══ Information shown ══
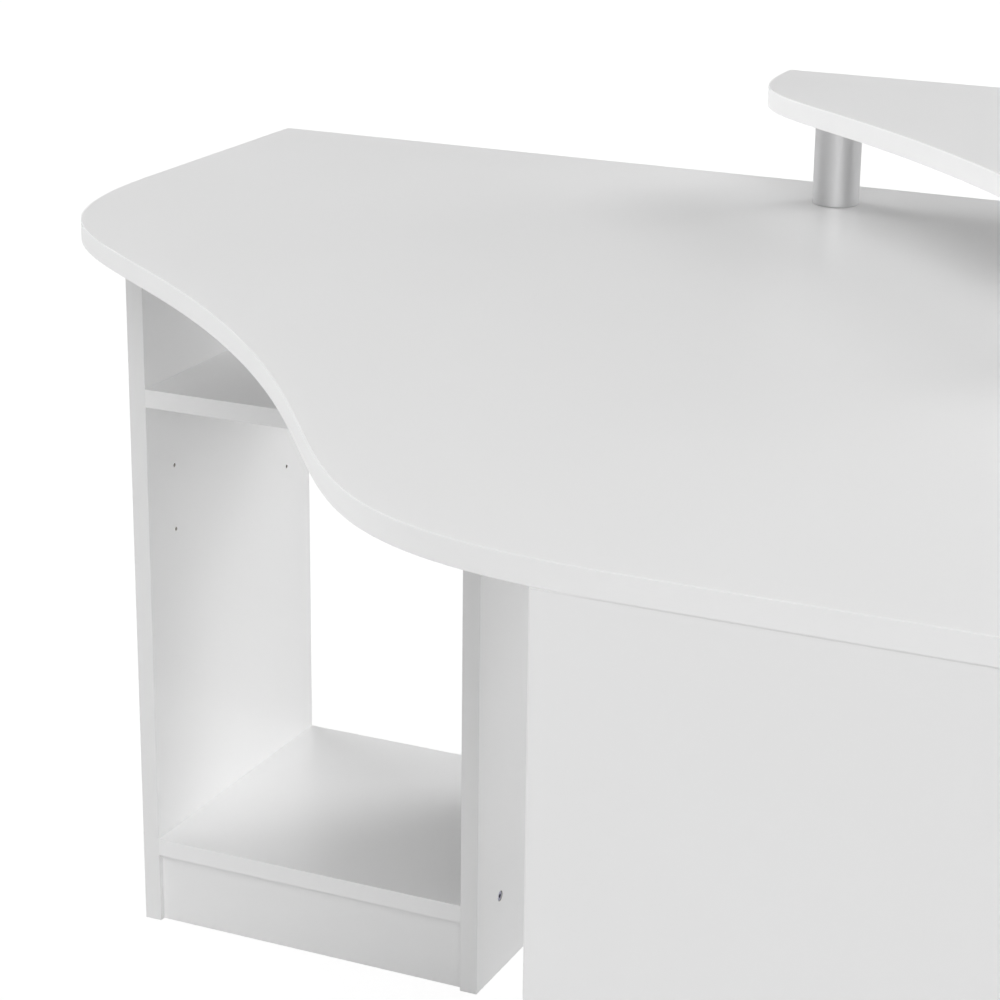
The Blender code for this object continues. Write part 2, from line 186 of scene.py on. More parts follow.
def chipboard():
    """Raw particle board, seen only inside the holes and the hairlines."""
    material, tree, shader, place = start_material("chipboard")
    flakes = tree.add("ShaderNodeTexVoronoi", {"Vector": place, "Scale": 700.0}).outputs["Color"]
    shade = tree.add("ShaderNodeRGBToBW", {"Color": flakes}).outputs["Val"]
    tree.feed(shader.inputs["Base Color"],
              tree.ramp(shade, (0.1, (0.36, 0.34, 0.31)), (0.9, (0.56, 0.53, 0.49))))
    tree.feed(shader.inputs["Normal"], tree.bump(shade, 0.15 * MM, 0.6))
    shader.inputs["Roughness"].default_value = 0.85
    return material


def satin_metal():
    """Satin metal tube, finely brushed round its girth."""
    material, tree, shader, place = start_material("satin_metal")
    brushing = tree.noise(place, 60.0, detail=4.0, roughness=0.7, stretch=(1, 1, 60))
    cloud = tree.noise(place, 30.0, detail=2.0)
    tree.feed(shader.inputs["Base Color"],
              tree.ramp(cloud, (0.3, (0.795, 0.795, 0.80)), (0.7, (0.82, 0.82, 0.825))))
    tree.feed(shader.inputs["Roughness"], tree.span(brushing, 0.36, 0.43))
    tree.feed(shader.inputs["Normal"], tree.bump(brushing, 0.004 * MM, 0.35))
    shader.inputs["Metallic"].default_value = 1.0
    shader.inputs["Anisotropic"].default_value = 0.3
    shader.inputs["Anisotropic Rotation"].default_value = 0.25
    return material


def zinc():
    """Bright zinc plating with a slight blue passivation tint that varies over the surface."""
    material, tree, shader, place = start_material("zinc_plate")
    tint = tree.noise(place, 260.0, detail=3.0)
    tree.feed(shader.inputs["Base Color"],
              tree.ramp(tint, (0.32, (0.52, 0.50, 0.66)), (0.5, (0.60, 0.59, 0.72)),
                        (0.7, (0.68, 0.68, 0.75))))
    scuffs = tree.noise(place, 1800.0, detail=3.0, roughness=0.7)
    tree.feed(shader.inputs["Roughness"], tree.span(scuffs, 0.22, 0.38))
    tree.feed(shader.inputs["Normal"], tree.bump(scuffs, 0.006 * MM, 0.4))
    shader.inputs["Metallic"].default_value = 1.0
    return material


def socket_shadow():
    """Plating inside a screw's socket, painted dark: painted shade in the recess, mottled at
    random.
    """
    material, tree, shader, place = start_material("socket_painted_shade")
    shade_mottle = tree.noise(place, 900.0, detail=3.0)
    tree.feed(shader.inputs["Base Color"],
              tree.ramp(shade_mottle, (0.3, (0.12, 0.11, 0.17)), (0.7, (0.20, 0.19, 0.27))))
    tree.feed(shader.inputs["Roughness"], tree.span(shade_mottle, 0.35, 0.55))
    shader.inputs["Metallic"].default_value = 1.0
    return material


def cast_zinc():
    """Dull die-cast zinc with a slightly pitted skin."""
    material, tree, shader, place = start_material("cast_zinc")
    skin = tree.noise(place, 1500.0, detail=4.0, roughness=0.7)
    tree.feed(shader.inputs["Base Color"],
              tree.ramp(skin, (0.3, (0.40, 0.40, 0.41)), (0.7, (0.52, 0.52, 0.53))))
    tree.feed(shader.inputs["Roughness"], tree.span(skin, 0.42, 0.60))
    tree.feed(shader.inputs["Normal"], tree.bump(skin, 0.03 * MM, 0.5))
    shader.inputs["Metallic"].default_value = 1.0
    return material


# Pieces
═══
Work instructions: Extract each line of the listing above, copying it word for word.

Task solution:
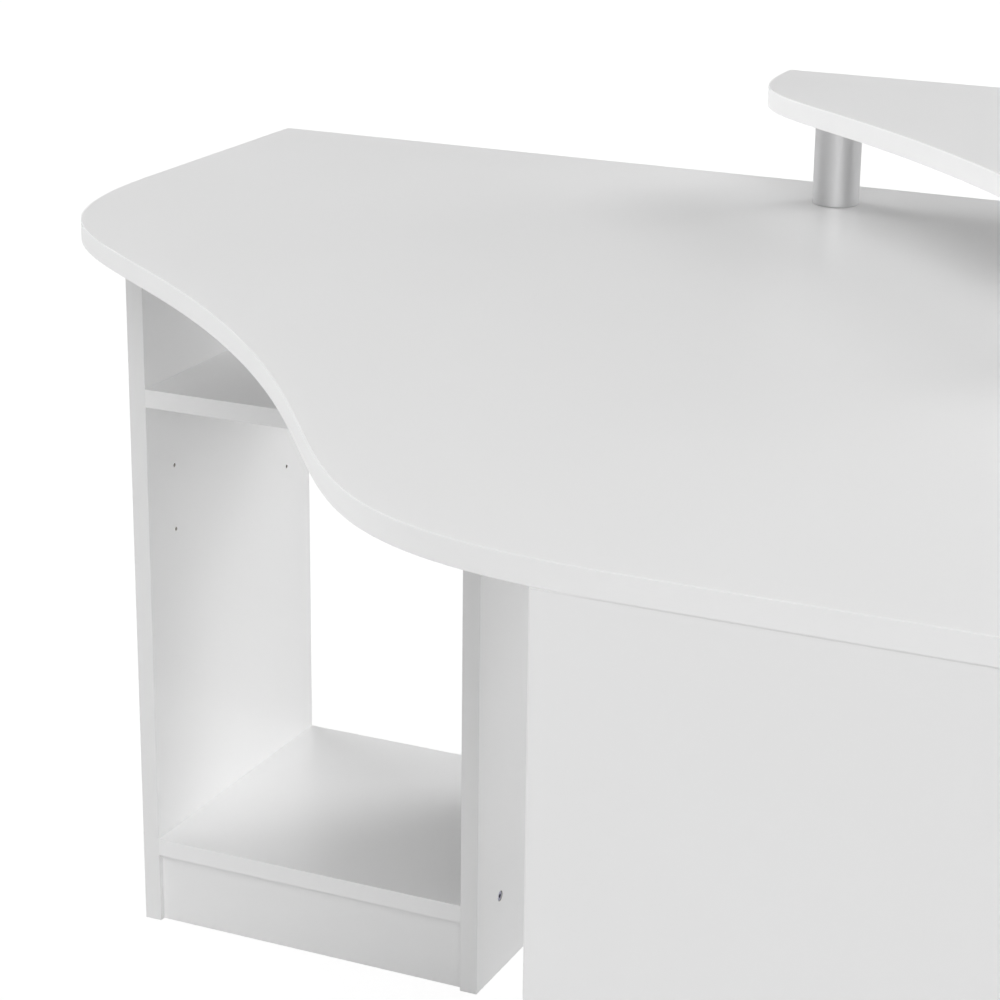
The Blender code for this object continues. Write part 2, from line 186 of scene.py on. More parts follow.
def chipboard():
    """Raw particle board, seen only inside the holes and the hairlines."""
    material, tree, shader, place = start_material("chipboard")
    flakes = tree.add("ShaderNodeTexVoronoi", {"Vector": place, "Scale": 700.0}).outputs["Color"]
    shade = tree.add("ShaderNodeRGBToBW", {"Color": flakes}).outputs["Val"]
    tree.feed(shader.inputs["Base Color"],
              tree.ramp(shade, (0.1, (0.36, 0.34, 0.31)), (0.9, (0.56, 0.53, 0.49))))
    tree.feed(shader.inputs["Normal"], tree.bump(shade, 0.15 * MM, 0.6))
    shader.inputs["Roughness"].default_value = 0.85
    return material


def satin_metal():
    """Satin metal tube, finely brushed round its girth."""
    material, tree, shader, place = start_material("satin_metal")
    brushing = tree.noise(place, 60.0, detail=4.0, roughness=0.7, stretch=(1, 1, 60))
    cloud = tree.noise(place, 30.0, detail=2.0)
    tree.feed(shader.inputs["Base Color"],
              tree.ramp(cloud, (0.3, (0.795, 0.795, 0.80)), (0.7, (0.82, 0.82, 0.825))))
    tree.feed(shader.inputs["Roughness"], tree.span(brushing, 0.36, 0.43))
    tree.feed(shader.inputs["Normal"], tree.bump(brushing, 0.004 * MM, 0.35))
    shader.inputs["Metallic"].default_value = 1.0
    shader.inputs["Anisotropic"].default_value = 0.3
    shader.inputs["Anisotropic Rotation"].default_value = 0.25
    return material


def zinc():
    """Bright zinc plating with a slight blue passivation tint that varies over the surface."""
    material, tree, shader, place = start_material("zinc_plate")
    tint = tree.noise(place, 260.0, detail=3.0)
    tree.feed(shader.inputs["Base Color"],
              tree.ramp(tint, (0.32, (0.52, 0.50, 0.66)), (0.5, (0.60, 0.59, 0.72)),
                        (0.7, (0.68, 0.68, 0.75))))
    scuffs = tree.noise(place, 1800.0, detail=3.0, roughness=0.7)
    tree.feed(shader.inputs["Roughness"], tree.span(scuffs, 0.22, 0.38))
    tree.feed(shader.inputs["Normal"], tree.bump(scuffs, 0.006 * MM, 0.4))
    shader.inputs["Metallic"].default_value = 1.0
    return material


def socket_shadow():
    """Plating inside a screw's socket, painted dark: painted shade in the recess, mottled at
    random.
    """
    material, tree, shader, place = start_material("socket_painted_shade")
    shade_mottle = tree.noise(place, 900.0, detail=3.0)
    tree.feed(shader.inputs["Base Color"],
              tree.ramp(shade_mottle, (0.3, (0.12, 0.11, 0.17)), (0.7, (0.20, 0.19, 0.27))))
    tree.feed(shader.inputs["Roughness"], tree.span(shade_mottle, 0.35, 0.55))
    shader.inputs["Metallic"].default_value = 1.0
    return material


def cast_zinc():
    """Dull die-cast zinc with a slightly pitted skin."""
    material, tree, shader, place = start_material("cast_zinc")
    skin = tree.noise(place, 1500.0, detail=4.0, roughness=0.7)
    tree.feed(shader.inputs["Base Color"],
              tree.ramp(skin, (0.3, (0.40, 0.40, 0.41)), (0.7, (0.52, 0.52, 0.53))))
    tree.feed(shader.inputs["Roughness"], tree.span(skin, 0.42, 0.60))
    tree.feed(shader.inputs["Normal"], tree.bump(skin, 0.03 * MM, 0.5))
    shader.inputs["Metallic"].default_value = 1.0
    return material


# Pieces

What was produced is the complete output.